In questo contesto si comprende bene come tali tecnologie abbiano già vinto e che quindi si tratti solo di capire quanto le resistenze del vecchio mondo fossile riusciranno a condizionare i governi per ritardare un processo oramai avviato e che non si fermerà.

Alla luce di queste considerazioni non si comprende come il nostro Esecutivo non veda in questo un’importante opportunità, cioè quella di guidare, indirizzandola, una transizione ecologica indispensabile e alla portata di mano.
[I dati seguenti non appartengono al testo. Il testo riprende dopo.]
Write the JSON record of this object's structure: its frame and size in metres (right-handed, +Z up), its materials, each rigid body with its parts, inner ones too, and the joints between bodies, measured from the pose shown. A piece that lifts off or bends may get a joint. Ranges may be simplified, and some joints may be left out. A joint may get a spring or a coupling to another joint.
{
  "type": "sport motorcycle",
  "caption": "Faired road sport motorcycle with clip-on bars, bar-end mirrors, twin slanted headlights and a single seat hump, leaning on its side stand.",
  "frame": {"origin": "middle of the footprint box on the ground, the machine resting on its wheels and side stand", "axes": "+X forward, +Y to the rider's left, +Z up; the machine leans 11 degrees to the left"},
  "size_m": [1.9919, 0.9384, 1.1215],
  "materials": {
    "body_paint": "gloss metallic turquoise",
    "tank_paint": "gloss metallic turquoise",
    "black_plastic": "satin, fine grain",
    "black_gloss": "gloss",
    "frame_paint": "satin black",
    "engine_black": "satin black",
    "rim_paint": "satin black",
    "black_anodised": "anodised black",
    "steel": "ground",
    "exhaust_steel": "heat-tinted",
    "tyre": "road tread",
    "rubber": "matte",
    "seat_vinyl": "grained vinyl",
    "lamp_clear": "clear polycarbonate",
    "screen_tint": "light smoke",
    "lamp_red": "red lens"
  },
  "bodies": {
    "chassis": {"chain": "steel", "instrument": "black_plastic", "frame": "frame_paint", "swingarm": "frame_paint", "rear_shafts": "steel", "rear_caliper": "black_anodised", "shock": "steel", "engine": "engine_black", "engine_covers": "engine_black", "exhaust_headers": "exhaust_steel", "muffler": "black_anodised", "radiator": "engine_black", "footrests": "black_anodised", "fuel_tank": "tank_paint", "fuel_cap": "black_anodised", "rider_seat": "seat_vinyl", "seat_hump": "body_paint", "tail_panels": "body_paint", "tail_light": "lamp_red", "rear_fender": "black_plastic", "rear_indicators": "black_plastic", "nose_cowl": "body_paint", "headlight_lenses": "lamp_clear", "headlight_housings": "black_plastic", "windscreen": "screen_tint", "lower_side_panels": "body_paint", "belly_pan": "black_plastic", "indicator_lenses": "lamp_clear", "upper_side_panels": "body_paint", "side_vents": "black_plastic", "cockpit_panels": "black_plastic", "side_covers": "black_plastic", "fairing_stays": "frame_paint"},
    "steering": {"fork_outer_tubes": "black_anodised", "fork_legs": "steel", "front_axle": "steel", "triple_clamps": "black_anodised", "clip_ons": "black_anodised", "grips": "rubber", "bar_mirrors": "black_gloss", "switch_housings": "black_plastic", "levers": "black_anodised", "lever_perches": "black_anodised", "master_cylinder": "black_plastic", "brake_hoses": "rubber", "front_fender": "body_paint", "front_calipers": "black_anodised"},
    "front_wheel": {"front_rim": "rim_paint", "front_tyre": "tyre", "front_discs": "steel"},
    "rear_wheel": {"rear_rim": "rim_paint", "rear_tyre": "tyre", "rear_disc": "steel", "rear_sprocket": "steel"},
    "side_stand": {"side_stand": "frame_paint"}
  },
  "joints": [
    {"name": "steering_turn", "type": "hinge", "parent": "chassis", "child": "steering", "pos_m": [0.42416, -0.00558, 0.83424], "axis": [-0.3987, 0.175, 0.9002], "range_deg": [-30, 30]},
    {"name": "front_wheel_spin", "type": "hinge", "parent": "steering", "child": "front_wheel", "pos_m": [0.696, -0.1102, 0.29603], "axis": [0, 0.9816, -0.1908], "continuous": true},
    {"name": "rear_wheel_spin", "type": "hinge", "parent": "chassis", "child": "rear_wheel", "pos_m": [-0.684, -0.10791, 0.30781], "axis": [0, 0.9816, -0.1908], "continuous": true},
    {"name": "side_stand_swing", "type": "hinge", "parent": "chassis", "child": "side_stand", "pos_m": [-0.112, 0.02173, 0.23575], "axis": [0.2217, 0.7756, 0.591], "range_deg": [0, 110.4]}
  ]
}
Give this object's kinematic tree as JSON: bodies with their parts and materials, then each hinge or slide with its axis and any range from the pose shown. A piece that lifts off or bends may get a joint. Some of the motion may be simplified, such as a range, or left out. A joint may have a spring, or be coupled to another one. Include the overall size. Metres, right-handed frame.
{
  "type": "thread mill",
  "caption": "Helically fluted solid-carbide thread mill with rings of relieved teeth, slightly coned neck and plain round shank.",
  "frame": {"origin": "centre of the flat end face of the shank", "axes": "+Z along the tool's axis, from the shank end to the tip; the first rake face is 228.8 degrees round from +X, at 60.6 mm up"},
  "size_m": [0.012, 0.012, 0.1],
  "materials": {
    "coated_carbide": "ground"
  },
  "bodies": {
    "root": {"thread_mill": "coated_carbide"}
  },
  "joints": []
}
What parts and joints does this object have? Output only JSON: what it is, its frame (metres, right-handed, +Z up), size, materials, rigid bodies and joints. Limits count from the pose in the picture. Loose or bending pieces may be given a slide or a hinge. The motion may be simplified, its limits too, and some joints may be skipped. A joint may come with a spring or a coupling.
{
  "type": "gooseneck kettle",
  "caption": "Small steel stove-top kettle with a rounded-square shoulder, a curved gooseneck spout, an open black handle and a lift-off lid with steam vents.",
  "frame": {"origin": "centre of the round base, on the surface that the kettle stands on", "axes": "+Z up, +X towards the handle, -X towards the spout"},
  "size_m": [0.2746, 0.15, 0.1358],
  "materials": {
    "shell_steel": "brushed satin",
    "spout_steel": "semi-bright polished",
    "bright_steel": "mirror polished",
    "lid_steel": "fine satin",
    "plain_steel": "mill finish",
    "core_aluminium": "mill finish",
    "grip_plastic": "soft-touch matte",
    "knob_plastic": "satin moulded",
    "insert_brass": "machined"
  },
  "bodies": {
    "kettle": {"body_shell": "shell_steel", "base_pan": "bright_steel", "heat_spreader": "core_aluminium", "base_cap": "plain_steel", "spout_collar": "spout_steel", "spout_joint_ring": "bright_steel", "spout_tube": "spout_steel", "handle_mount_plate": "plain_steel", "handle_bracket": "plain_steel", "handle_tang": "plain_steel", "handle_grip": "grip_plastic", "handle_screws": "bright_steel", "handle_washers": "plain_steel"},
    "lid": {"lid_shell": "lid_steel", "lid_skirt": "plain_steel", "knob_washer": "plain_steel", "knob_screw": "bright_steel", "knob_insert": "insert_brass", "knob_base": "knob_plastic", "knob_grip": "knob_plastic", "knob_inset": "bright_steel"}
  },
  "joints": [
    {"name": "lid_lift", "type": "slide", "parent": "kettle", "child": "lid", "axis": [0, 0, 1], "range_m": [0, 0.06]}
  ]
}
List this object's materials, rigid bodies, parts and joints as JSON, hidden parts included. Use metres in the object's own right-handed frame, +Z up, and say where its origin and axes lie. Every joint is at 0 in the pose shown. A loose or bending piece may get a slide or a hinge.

Tra l’altro l’accelerazione della tecnologia, insieme alla drammatica situazione internazionale, hanno reso molto più vicino il punto di maturità di queste soluzioni, rendendo a portata di mandato elettorale la tempistica di una “rivoluzione pulita”.

È un tema, quello energetico, difficile da comprendere e nel quale, onestamente, questo Parlamento ha meno competenze di quelli passati ma, comunque, è necessario che il Presidente del Consiglio e il Ministro dell’Ambiente e della Sicurezza Energetica presidino attivamente tali argomenti e orientino le politiche energetiche verso una nuova era che metta al centro la sicurezza degli approvvigionamenti, l’indipendenza energetica, l’ambiente e il costo dell’energia elettrica.

Per fare questo è indispensabile che venga velocemente varato il nuovo Piano Nazionale Integrato Energia e Clima, acronimo al quale andrebbe aggiunta la Sicurezza Energetica (PNISEC). Un piano che, declinando gli obiettivi settoriali, dia una visione di medio e lungo periodo, guidi le scelte industriali del Paese e concili produzioni e infrastrutturazione della rete. Tuttavia, il cambio epocale lo avremo solo se a questo piano corrispondano poi adeguati strumenti per raggiungere gli obiettivi indicati ed è su questo che si combatterà la battaglia decisiva per misurare l’efficacia dell’azione di  Governo.